Under Review

The Tallest Man On Earth

Sometimes the Blues is Just a Passing Bird (Dead Oceans)

Review By Alexis Stoymenoff


Sometimes the Blues is Just a Passing Bird (Dead Oceans)
Sometimes the Blues is Just a Passing Bird (Dead Oceans)

06 King of Spain
Just months after the release of his successful album, The Wild Hunt, singer-songwriter Kristian Matsson is back with a similarly captivating follow-up. His latest EP as the Tallest Man On Earth offers up five new tracks, written on the road and recorded on a tour break.

The new tunes are still distinctly within his niche of mellow, quick-fingered folk, but the lyrics and melodies carry a hint of sadness that was missing from the cheerier tone of the full-length. It kind of makes you wonder what bird passed him on the highway and gave him the blues.

Slowing the tempo from his standard on The Wild Hunt brings out the raw emotion in Matsson’s rough, twangy vocals, and reveals a more vulnerable side of his music. It’s the side you knew was always there, but that perhaps he’d tried to cover up.

The most striking moment of Matsson’s blues comes out when the suddenly electrified chords of “The Dreamer” break the softly picked acoustic pattern of the rest of the record. By far the most unique song on the release, it completely changes the dynamic with its solid strumming and subtle silences.

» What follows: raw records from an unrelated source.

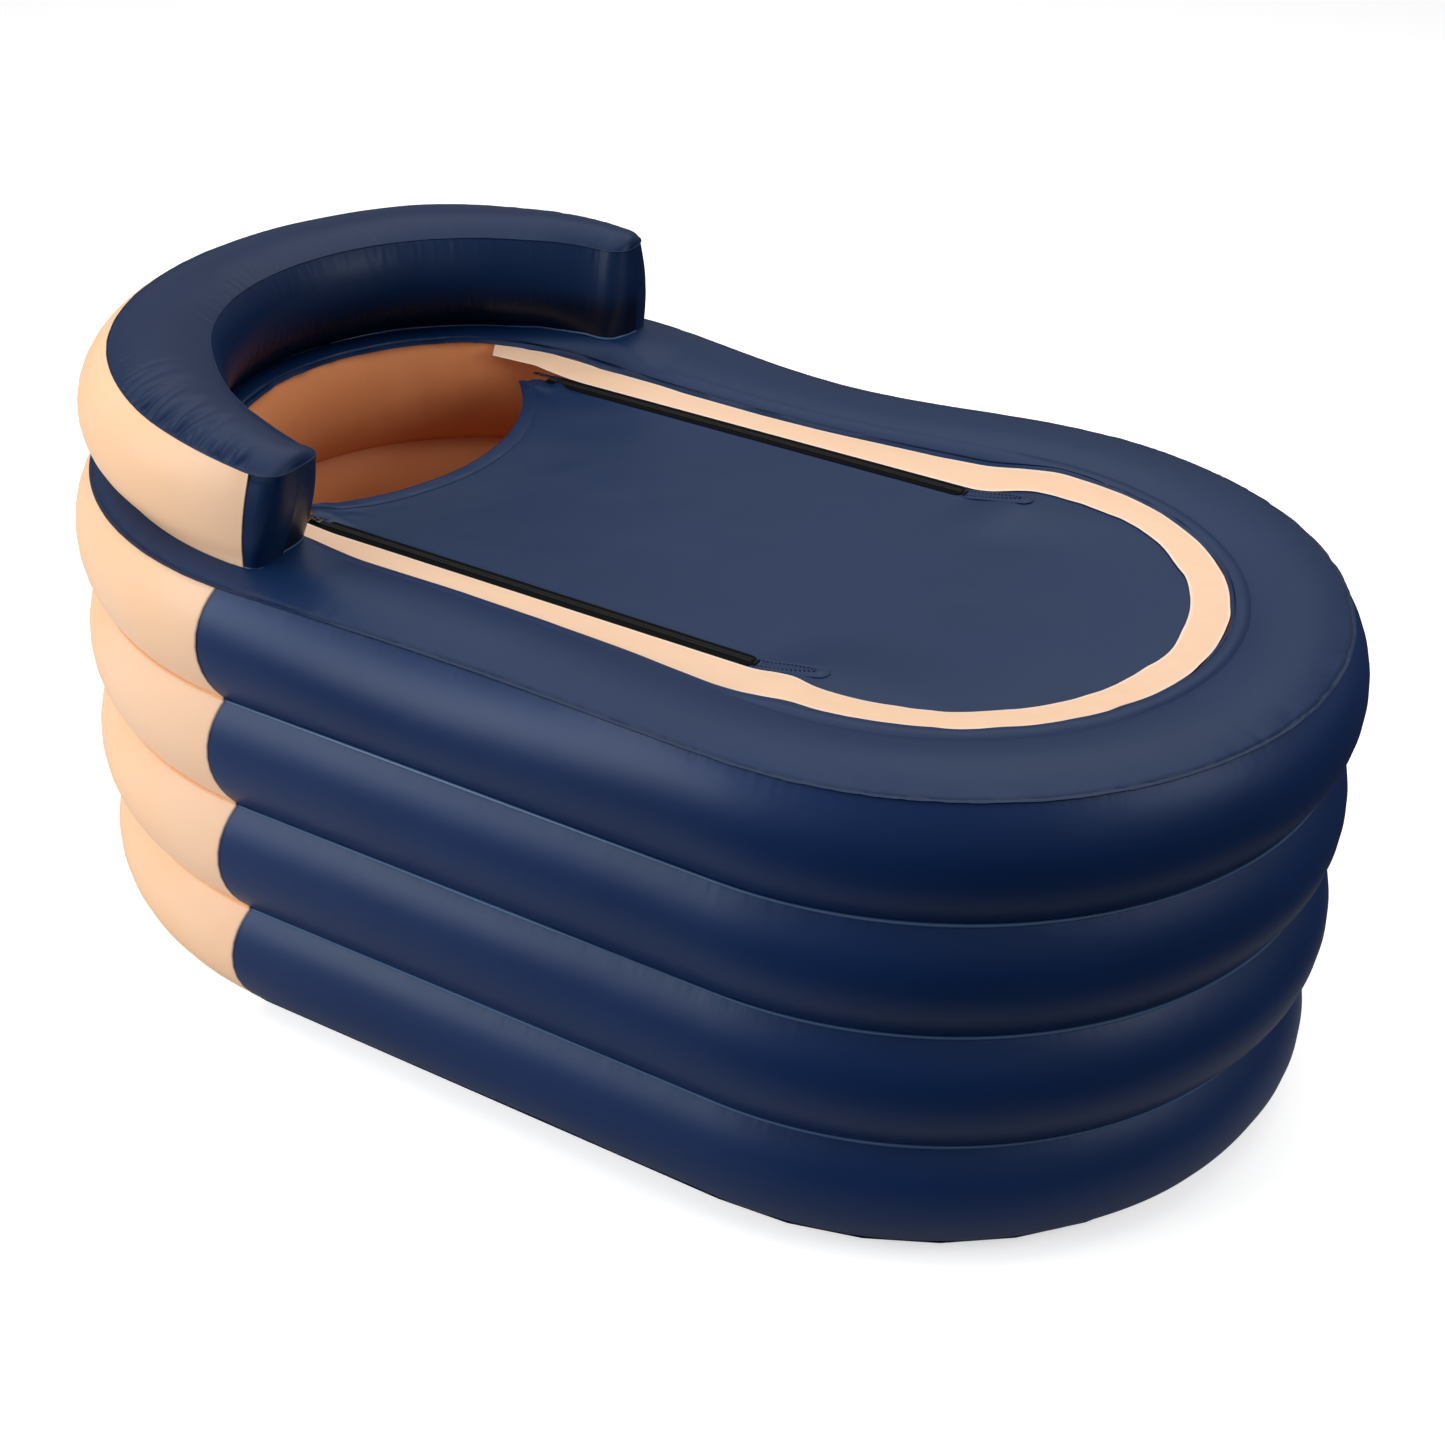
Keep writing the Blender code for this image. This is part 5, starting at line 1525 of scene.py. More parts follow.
        tube.lift(np.where(section.out >= 0, relief + 0.0004, np.maximum(-relief, 0.0) + 0.0004))
        tube.mark("pucker", section.pucker)
        tube.unwrap(at, section.across(radius, height))
        skin = tube.finish(finishes.back_peach)
        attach(skin, Body.TUB.value)
        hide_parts("backrest_back_skin")

    def build(self, finishes: Finishes) -> None:
        """Make the cushion, its back skin and its seam edges."""
        self.cushion(finishes)
        self.back_skin(finishes)
        LOG.info("backrest: cushion, back skin and seam edges")


@dataclass
class Cover:
    """The band along the rim, the navy cover that zips to it, and the hem of its front edge."""

    plan: Plan
    rim: Rim
    top_z: float = 0.5701
    trim_z: float = 0.5704
    fold_x: float = 0.2350
    fold_reach: float = 0.0200
    zip_y: float = 0.2425
    zip_head_x: float = -0.3650
    zip_edge_y: float = 0.2557
    flap_edge_y: float = 0.2385
    corner: tuple[float, float] = (-0.3930, 0.2150)
    hollow_x: float = -0.3010
    band_foot_r: float = 0.2775
    band_head_width: float = 0.0260
    foot_rise: float = 0.0130
    lap: float = 0.0060
    sag: float = 0.0030

    def rise(self, x: Array, y: Array) -> Array:
        """How far the cover climbs to the rim's level past the zips, the sides before the middle."""
        side = ease((np.abs(y) - 0.13) / 0.11)
        along = x - self.fold_x
        return self.foot_rise * (ease(along / 0.085) * side + ease(along / 0.26) * (1 - side))

    def band(self, finishes: Finishes) -> bpy.types.Object:
        """Make the peach band between the rim and the cover.

        Args:
            finishes: The tub's finishes.

        Returns:
            The piece.
        """
        rows = [Row(0, share, 0.0, 0.6 - 0.4 * math.sin(math.pi * share))
                for share in np.linspace(0.0, 1.0, 12)]
        rows += [Row(0, share, -0.0009) for share in (0.985, 0.5, 0.015)]
        section = Section(rows)
        tube = Tube("band", len(rows), 760, False, 7)
        half, turn = self.plan.straight_half, math.pi / 2
        near, far = math.radians(34.8), math.radians(28.5)
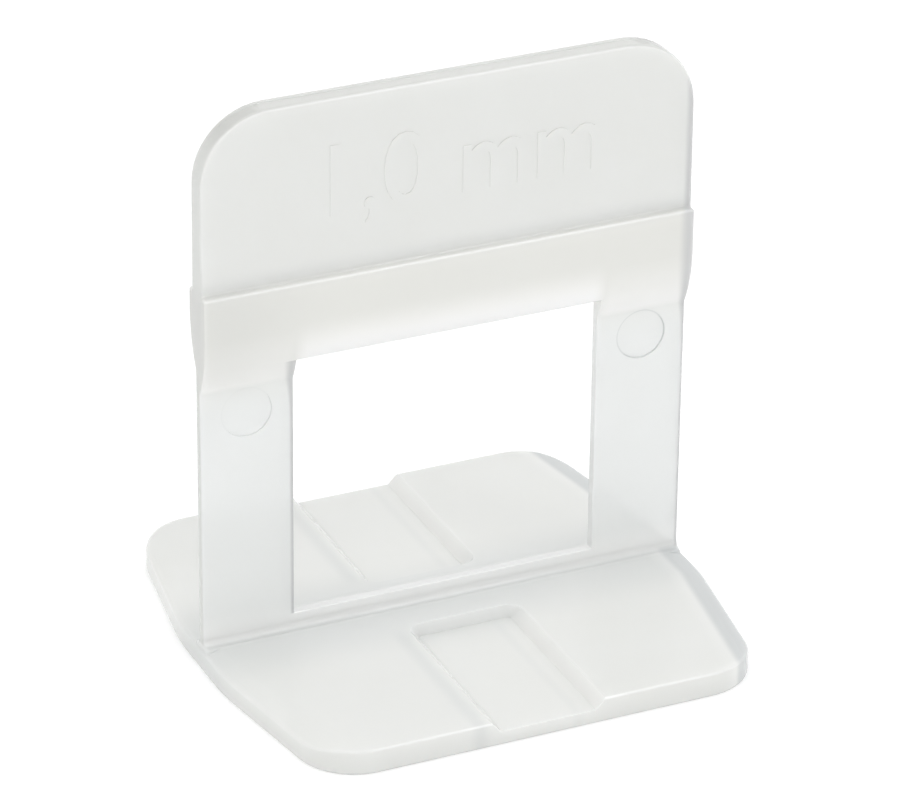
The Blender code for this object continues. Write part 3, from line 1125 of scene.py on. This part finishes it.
def add_lamp(name, power, size, direction, distance):
    """A soft square lamp that faces the clip from a direction."""
    lamp = bpy.data.lights.new(name, "AREA")
    lamp.shape = "SQUARE"
    lamp.size = size
    lamp.energy = power
    item = bpy.data.objects.new(name, lamp)
    towards = Vector(direction).normalized()
    middle = (CLIP_LOW + CLIP_HIGH) / 2
    item.location = middle + towards * distance
    item.rotation_euler = towards.to_track_quat("Z", "Y").to_euler()
    bpy.context.scene.collection.objects.link(item)


class LEVELLINGCLIP_OT_stage(bpy.types.Operator):
    """Set up the pale floor, the soft light and the camera"""

    bl_idname = "levellingclip.stage"
    bl_label = "Stage"

    def execute(self, context):
        stage = context.scene.levelling_clip_stage
        self.add_floor(stage)
        self.add_light(context.scene, stage)
        self.add_camera(context.scene, stage)
        context.scene.view_settings.view_transform = "Standard"
        return {"FINISHED"}

    def add_floor(self, stage):
        """A round floor just under the clip."""
        shape = bmesh.new()
        bmesh.ops.create_circle(
            shape, cap_ends=True, radius=stage.floor_radius, segments=FLOOR_SIDES
        )
        floor = add_mesh("floor", shape)
        floor.location.z = CLIP_LOW.z - stage.floor_gap
        floor.data.materials.append(floor_paper(stage))

    def add_light(self, scene, stage):
        """Even light that is dimmer from the right, and the lamps."""
        world = bpy.data.worlds.new("studio")
        world.use_nodes = True
        tree = world.node_tree
        light = tree.nodes["Background"]
        towards = add_node(tree, "ShaderNodeTexCoord").outputs["Generated"]
        rightward, _, _ = add_split(tree, towards)
        dimming = add_band(tree, rightward, *SKY_TURN)
        sky = add_mix(tree, dimming, stage.sky_left, stage.sky_right)
        wire(tree, sky, light.inputs["Color"])
        white = add_node(tree, "ShaderNodeBackground")
        white.inputs["Color"].default_value = WHITE
        white.inputs["Strength"].default_value = 1.0
        mix = add_node(tree, "ShaderNodeMixShader")
        wire(tree, white_for_eyes(tree), mix.inputs["Fac"])
        wire(tree, light.outputs["Background"], mix.inputs[1])
        wire(tree, white.outputs["Background"], mix.inputs[2])
        wire(tree, mix.outputs["Shader"], tree.nodes["World Output"].inputs["Surface"])
        scene.world = world
        for name, power, size, direction, distance in LAMPS:
            add_lamp(name, getattr(stage, power), size, direction, distance)

    def add_camera(self, scene, stage):
        """The camera, at the photograph's viewing angle."""
        azimuth, elevation, roll = (
            stage.camera_azimuth,
            stage.camera_elevation,
            stage.camera_roll,
        )
        back = Vector(
            (
                -math.sin(azimuth) * math.cos(elevation),
                -math.cos(azimuth) * math.cos(elevation),
                math.sin(elevation),
            )
        )
        right = (-back).cross(Vector((0.0, 0.0, 1.0))).normalized()
        up = right.cross(-back)
        rolled_right = right * math.cos(roll) + up * math.sin(roll)
        rolled_up = up * math.cos(roll) - right * math.sin(roll)
        data = bpy.data.cameras.new("camera")
        data.lens = stage.camera_lens
        data.clip_start = NEAREST_SEEN
        camera = bpy.data.objects.new("camera", data)
        place = Vector(stage.camera_target) + back * stage.camera_distance
        turn = Matrix((rolled_right, rolled_up, back)).transposed()
        camera.matrix_world = Matrix.Translation(place) @ turn.to_4x4()
        scene.collection.objects.link(camera)
        scene.camera = camera


OPERATORS = (
    LEVELLINGCLIP_OT_moulding,
    LEVELLINGCLIP_OT_parting_line,
    LEVELLINGCLIP_OT_width_mark,
    LEVELLINGCLIP_OT_shading,
    LEVELLINGCLIP_OT_stage,
)


class LEVELLINGCLIP_PT_panel(bpy.types.Panel):
    """Lists the clip's operators and sizes in the sidebar"""

    bl_idname = "LEVELLINGCLIP_PT_panel"
    bl_label = "Levelling Clip"
    bl_space_type = "VIEW_3D"
    bl_region_type = "UI"
    bl_category = "Levelling Clip"

    def draw(self, context):
        layout = self.layout
        for operator in OPERATORS:
            layout.operator(operator.bl_idname)
        for name in SETTINGS:
            box = layout.box()
            settings = getattr(context.scene, name)
            for key in settings.__annotations__:
                box.prop(settings, key)


SETTINGS = {
    "levelling_clip_moulding": LevellingClipMoulding,
    "levelling_clip_mark": LevellingClipMark,
    "levelling_clip_plastic": LevellingClipPlastic,
    "levelling_clip_tones": LevellingClipTones,
    "levelling_clip_stage": LevellingClipStage,
}
CLASSES = (*SETTINGS.values(), *OPERATORS, LEVELLINGCLIP_PT_panel)


def register():
    """Add the classes and the scene's settings."""
    for item in CLASSES:
        bpy.utils.register_class(item)
    for name, group in SETTINGS.items():
        setattr(bpy.types.Scene, name, PointerProperty(type=group))


def unregister():
    """Take the settings and the classes away again."""
    for name in SETTINGS:
        delattr(bpy.types.Scene, name)
    for item in reversed(CLASSES):
        bpy.utils.unregister_class(item)


def main():
    """Build every piece in order, then the stage."""
    register()
    bpy.ops.levellingclip.moulding()
    bpy.ops.levellingclip.parting_line()
    bpy.ops.levellingclip.width_mark()
    bpy.ops.levellingclip.shading()
    bpy.ops.levellingclip.stage()


if __name__ == "__main__":
    main()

“Like The Wheel”—which became a hit at early stops on tour—is a melancholy reflection on inner strength. Its simple melody makes it impossible not to feel the desperation in Matsson’s signature vocals.

As the EP’s title suggests, this is not a hopeful, light-hearted folk record. Matsson’s voice shines throughout, paired well with thoughtful lyrics and perfect in its imperfection.

Whatever the reason for this Tall Man’s passing blues, it’s nice to know that he did something so productive with his feelings.